At the start of this, we proposed also touching on the ways that larger patterns of abuse, typically perpetrated by men with some degree of social capital, manifest within poetry communities, and how the conversation about that happens, or frequently fails to. I feel like I’m constantly having conversations about that conversation, and like if anything positive comes out of this shit, it’s that it galvanizes people and helps them find each other. This whole poetry thing often feels to me like a way of finding out who my people are and who they aren’t.

So, I was curious about that anthology, and the way it could be seen to place a marker on a certain place and a certain moment in this larger conversation (and ongoing deluge of icky revelations). Do you see it that way? Have you had more communication with the editor/s or other contributors as a result?

 

LT: Metta Sáma shares that she opted out of the #MeToo moment, and the information that MeToo began with a black woman named Tarana Burke more than a decade ago, and was co-opted by white feminism, where it gained traction. The R Kelly series brings the issue into sharp relief. That these women of color were ignored for so long… There are some larger issues, for sure.

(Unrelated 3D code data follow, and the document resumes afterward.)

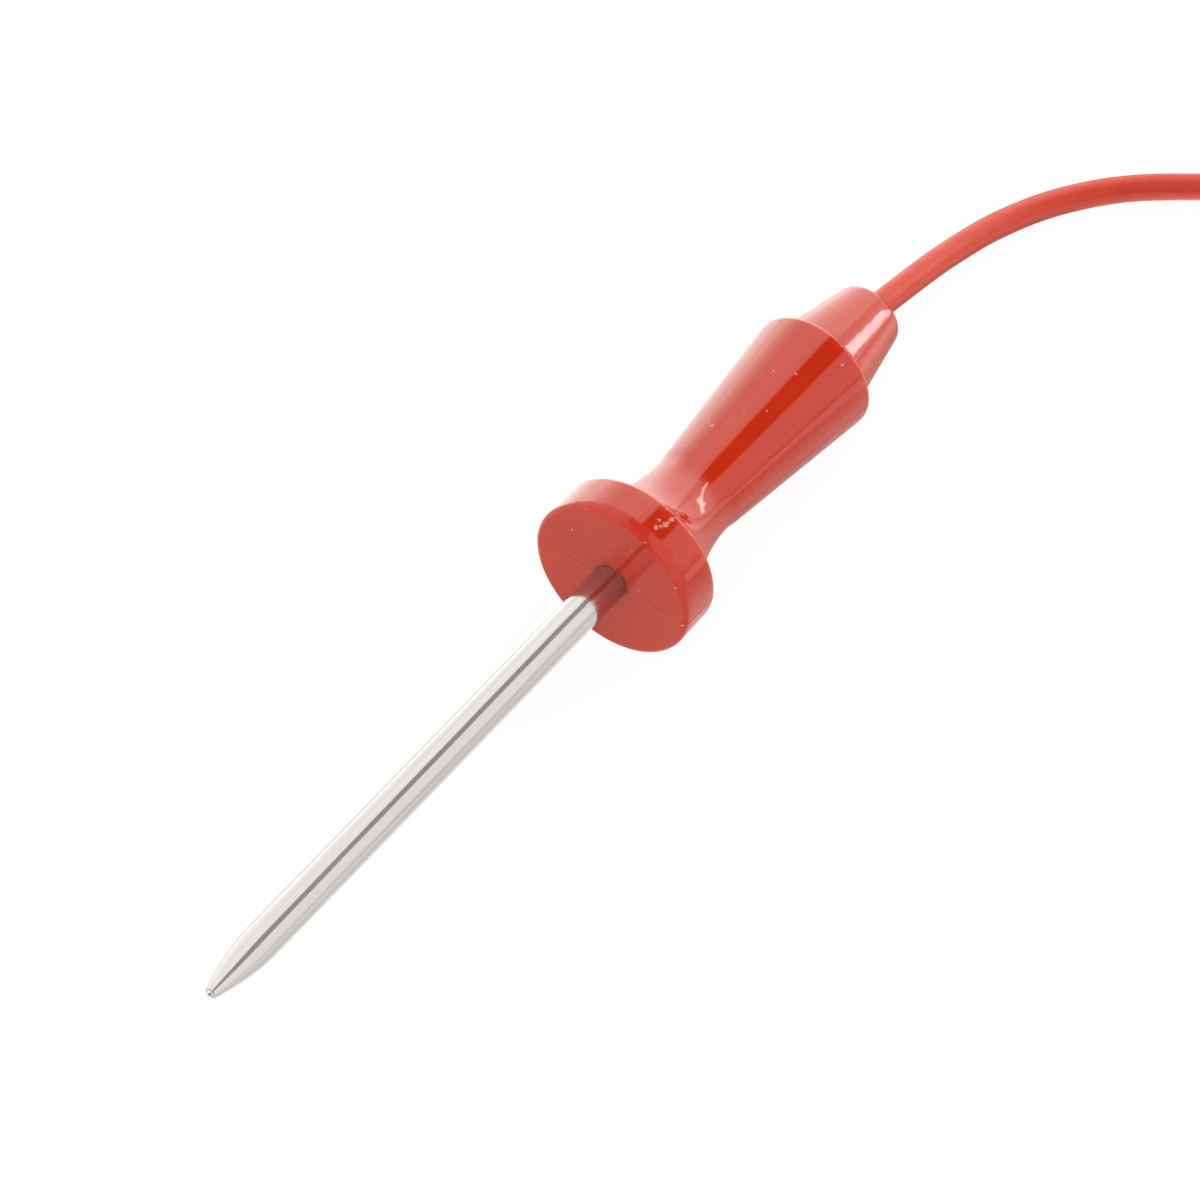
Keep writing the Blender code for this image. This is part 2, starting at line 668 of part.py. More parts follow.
def bundle_strap(name, inner_growth, outer_growth, width, lowest=-1.0):
    """A flat band whose hole is the bundle's outline."""
    curve = bpy.data.curves.new(name, "CURVE")
    curve.dimensions = "2D"
    curve.fill_mode = "BOTH"
    curve.extrude = width / 2
    for growth in (outer_growth, inner_growth):
        outline = bundle_outline(growth, 0.0)
        spline = curve.splines.new("POLY")
        spline.points.add(len(outline) - 1)
        for spot, (r, z) in zip(spline.points, outline):
            spot.co = (r, max(z, lowest), 0.0, 1.0)
        spline.use_cyclic_u = True
    return bpy.data.objects.new(name, curve)


def at_tie(obj):
    turn = math.radians(TIE_ANGLE)
    cx, cy = COIL_CENTRE
    obj.location = (cx + COIL_RADIUS * math.cos(turn), cy + COIL_RADIUS * math.sin(turn), 0.0)
    obj.rotation_euler = (math.radians(90.0), 0.0, turn)


def make_tie(parts, material):
    """The strap round the bundle. It has sunk into the soft turns, and is flat on the table below."""
    proud = TIE_THICKNESS - TIE_SINK
    tie = bundle_strap("cable_tie", -TIE_SINK, proud, TIE_WIDTH, lowest=0.0)
    add(tie, parts, material)
    at_tie(tie)


def new_axis(name, parts, place, turn):
    """An empty that a group of turned pieces is placed by, turned about the world's y."""
    axis = bpy.data.objects.new(name, None)
    parts.objects.link(axis)
    axis.location = place
    axis.rotation_euler = (0.0, turn, 0.0)
    bpy.context.view_layer.update()
    return axis


def make_plug_body(axis, parts, material):
    shank_floor = PLUG_LENGTH - JACK_SHANK - FIT
    profile = [(0.0, shank_floor), (JACK_RADIUS + FIT, shank_floor), (JACK_RADIUS + FIT, PLUG_LENGTH)]
    profile += arc((PLUG_GRIP_RADIUS - PLUG_EDGE, PLUG_LENGTH - PLUG_EDGE), PLUG_EDGE, 90, 0, 3)
    shoulder = PLUG_TAIL_LENGTH + PLUG_SHOULDER_LENGTH
    profile.append((PLUG_GRIP_RADIUS, shoulder))
    profile += bezier(
        (PLUG_GRIP_RADIUS, shoulder),
        (PLUG_GRIP_RADIUS, shoulder - 0.6 * PLUG_SHOULDER_LENGTH),
        (PLUG_NECK_RADIUS, PLUG_TAIL_LENGTH + 0.6 * PLUG_SHOULDER_LENGTH),
        (PLUG_NECK_RADIUS, PLUG_TAIL_LENGTH),
        5,
    )
    profile += [
        (PLUG_TAIL_RADIUS, 0.0),
        (CABLE_BORE, 0.0),
        (CABLE_BORE, PLUG_CABLE_DEPTH),
        (0.0, PLUG_CABLE_DEPTH),
    ]
    add(turned("plug_body", profile, MIDDLE_STEPS), parts, material, axis)


def make_jack(axis, parts, metal, plastic):
    """Barrel, insulator and tip contact, nested on one rod."""
    face = PLUG_LENGTH
    rear = face - JACK_SHANK
    sleeve_bore = JACK_RADIUS - SLEEVE_WALL
    insulator_outer = sleeve_bore - FIT
    insulator_bore = insulator_outer - INSULATOR_WALL
    sleeve_end = face + SLEEVE_EXPOSED
    ring_start = sleeve_end + FIT
    ring_end = ring_start + INSULATOR_RING
    head = ring_end + FIT
    point = face + JACK_LENGTH
    sleeve = [(sleeve_bore, sleeve_end), (JACK_RADIUS, sleeve_end), (JACK_RADIUS, rear), (sleeve_bore, rear)]
    insulator = [
        (insulator_bore, ring_end),
        (JACK_HEAD_RADIUS, ring_end),
        (JACK_HEAD_RADIUS, ring_start),
        (insulator_outer, ring_start),
        (insulator_outer, rear + FIT),
        (insulator_bore, rear + FIT),
    ]
    head_length = point - head
    tip = [(0.0, point)]
    tip += arc((0.0, point - JACK_NOSE_RADIUS), JACK_NOSE_RADIUS, 90, 35, 3)[1:]
    tip += [
        (JACK_HEAD_RADIUS, head + 0.52 * head_length),
        (JACK_HEAD_RADIUS, head + 0.45 * head_length),
        (JACK_WAIST_RADIUS, head + 0.28 * head_length),
        (JACK_HEAD_RADIUS, head + 0.10 * head_length),
        (JACK_HEAD_RADIUS, head),
        (JACK_ROD_RADIUS, head),
        (JACK_ROD_RADIUS, rear + 2.0 * FIT),
        (0.0, rear + 2.0 * FIT),
    ]
    add(turned("plug_sleeve", sleeve, MIDDLE_STEPS, closed=True), parts, metal, axis)
    add(turned("plug_insulator", insulator, MIDDLE_STEPS, closed=True), parts, plastic, axis)
    add(turned("plug_tip", tip, MIDDLE_STEPS), parts, metal, axis)


def make_probe():
    clear_scene()
    parts = new_collection("meat_probe")
    cutters = new_collection("cutters")
    silicone = new_material("red_silicone", (0.62, 0.045, 0.025), 0.28)
    cable_rubber = new_material("red_cable", (0.66, 0.060, 0.040), 0.42)
    steel = new_material("polished_steel", (0.80, 0.79, 0.77), 0.12, 1.0)
    nickel = new_material("plug_nickel", (0.82, 0.80, 0.76), 0.18, 1.0)
    black = new_material("black_plastic", (0.020, 0.020, 0.022), 0.40)
    wiring = {
        "lead_a": new_material("lead_white", (0.80, 0.80, 0.78), 0.45),
        "lead_b": new_material("lead_red", (0.60, 0.05, 0.04), 0.45),
        "core_a": new_material("core_white", (0.82, 0.82, 0.80), 0.50),
        "core_b": new_material("core_black", (0.03, 0.03, 0.03), 0.50),
        "crimp": new_material("tinned_copper", (0.72, 0.70, 0.66), 0.30, 1.0),
        "sleeve": new_material("shrink_sleeve", (0.10, 0.10, 0.11), 0.55),
    }
    tilt, origin = rest_pose()
    cable = cable_curve(tilt, origin)
    fall, plug_place = plug_rest(cable)
    axis = new_axis("probe_axis", parts, origin, math.radians(90.0) + tilt)
    plug = new_axis("plug_axis", parts, plug_place, math.radians(-90.0) - fall)

    make_handle(axis, parts, cutters, silicone)
    make_strain_relief(axis, parts, silicone)
    make_sheath(axis, parts, steel)
    make_collar(axis, parts, steel)
    make_potting(axis, parts, new_material("potting_cement", (0.75, 0.74, 0.70), 0.80))
    make_bead(axis, parts, new_material("bead_glass", (0.30, 0.22, 0.12), 0.15))
    make_liner(axis, parts, new_material("liner_white", (0.85, 0.84, 0.80), 0.60))
    make_wiring(axis, parts, wiring)
    make_anchor(axis, parts, nickel)
    run = wire("cable_run", evenly(cable, 4.0 * CABLE_RADIUS), CABLE_RADIUS)
    tail = wire("cable_tail", evenly(tail_curve(plug), 2.0 * CABLE_RADIUS), CABLE_RADIUS)
    add(run, parts, cable_rubber)
    add(tail, parts, cable_rubber)
    make_coil(parts, cutters, cable_rubber)
    make_tie(parts, black)
    make_plug_body(plug, parts, black)
    make_jack(plug, parts, nickel, black)


make_probe()
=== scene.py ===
"""The dressed scene of the meat probe: looks, light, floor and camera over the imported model."""

import math

import bmesh
import bpy
import numpy as np
from mathutils import Matrix, Vector


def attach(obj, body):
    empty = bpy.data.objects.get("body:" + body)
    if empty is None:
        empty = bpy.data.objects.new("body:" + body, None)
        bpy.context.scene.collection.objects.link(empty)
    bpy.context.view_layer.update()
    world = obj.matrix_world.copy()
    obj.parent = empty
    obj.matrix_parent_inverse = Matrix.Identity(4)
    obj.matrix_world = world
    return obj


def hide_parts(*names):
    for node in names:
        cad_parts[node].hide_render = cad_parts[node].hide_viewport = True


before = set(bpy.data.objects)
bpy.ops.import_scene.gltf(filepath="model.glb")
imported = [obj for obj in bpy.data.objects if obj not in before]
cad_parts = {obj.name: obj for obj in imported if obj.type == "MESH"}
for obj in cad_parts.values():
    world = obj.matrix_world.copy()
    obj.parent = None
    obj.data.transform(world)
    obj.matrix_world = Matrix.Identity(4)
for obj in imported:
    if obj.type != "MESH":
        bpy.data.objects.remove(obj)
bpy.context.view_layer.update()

# Sizes of the handle and its boot in metres, as the solids have them
FLANGE_FRONT_RADIUS = 0.0114
FLANGE_BACK_RADIUS = 0.0113
FLANGE_THICKNESS = 0.00645
NECK_RADIUS = 0.00585
NECK_PLACE = 0.0177
CONE_PLACE = 0.0200
CONE_START_RADIUS = 0.0061
GRIP_END = 0.0448
GRIP_RADIUS = 0.0085
EDGE = 0.00035
LOWER_DEPTH = 0.977
CHAMBER_RADIUS = 0.0039
CHAMBER_FRONT = 0.0223
CHAMBER_STEP = 0.0360
CHAMBER_MOUTH_RADIUS = 0.0048
BOOT_BASE = 0.0451
BOOT_END = 0.0575
BOOT_BASE_RADIUS = 0.0068
BOOT_END_RADIUS = 0.0047
BOOT_ROUNDING = 0.0012
JACKET_FRONT = 0.0331
TILT = math.atan2(LOWER_DEPTH * (FLANGE_BACK_RADIUS - GRIP_RADIUS), GRIP_END - FLANGE_THICKNESS)

# Sizes of the sheath
SHEATH_RADIUS = 0.00238
SHEATH_BORE = 0.00203
SHEATH_REAR = 0.0217
TIP = -0.0828
TAPER_LENGTH = 0.0100
TAPER_FULLNESS = 1.7
TAPER_END_RADIUS = 0.00078
NUB_RADIUS = 0.0005
NUB_LENGTH = 0.0005

# Sizes of the cable, its coil and its tie
FIT = 0.0003
CABLE_RADIUS = 0.00175
COIL_RADIUS = 0.01925
COIL_CENTRE = (0.1721, -0.0131)
COIL_HEIGHT = 2.0 * (math.sqrt(3.0) + 1.0) * CABLE_RADIUS
TIE_ANGLE = 60.0
TIE_WIDTH = 0.0040
TIE_SINK = 0.0005
TIE_RISE = 0.0004

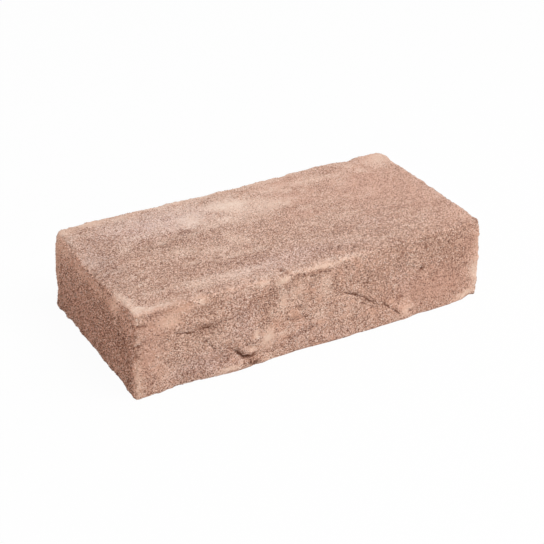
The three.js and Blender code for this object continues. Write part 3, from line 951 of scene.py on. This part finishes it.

The question about race is one we continue to avoid; and the way we as a country treat those in need—the poor, the sick, our immigrants—evidences the degree to which we are willing to sacrifice each other for personal gain. Kavanaugh at the price of Ford, Trump at the expense of whoever’s pussies he’s grabbed, R Kelly in exchange for all these women of color.

Whether what’s happening nationally influences the behavior we see in our communities, or whether it’s a result, I don’t know, but certainly they are not separate. Poetry feels small in relation to problems like these. Sometimes I like to keep them separate. But then sometimes they coincide and it’s like having something to celebrate.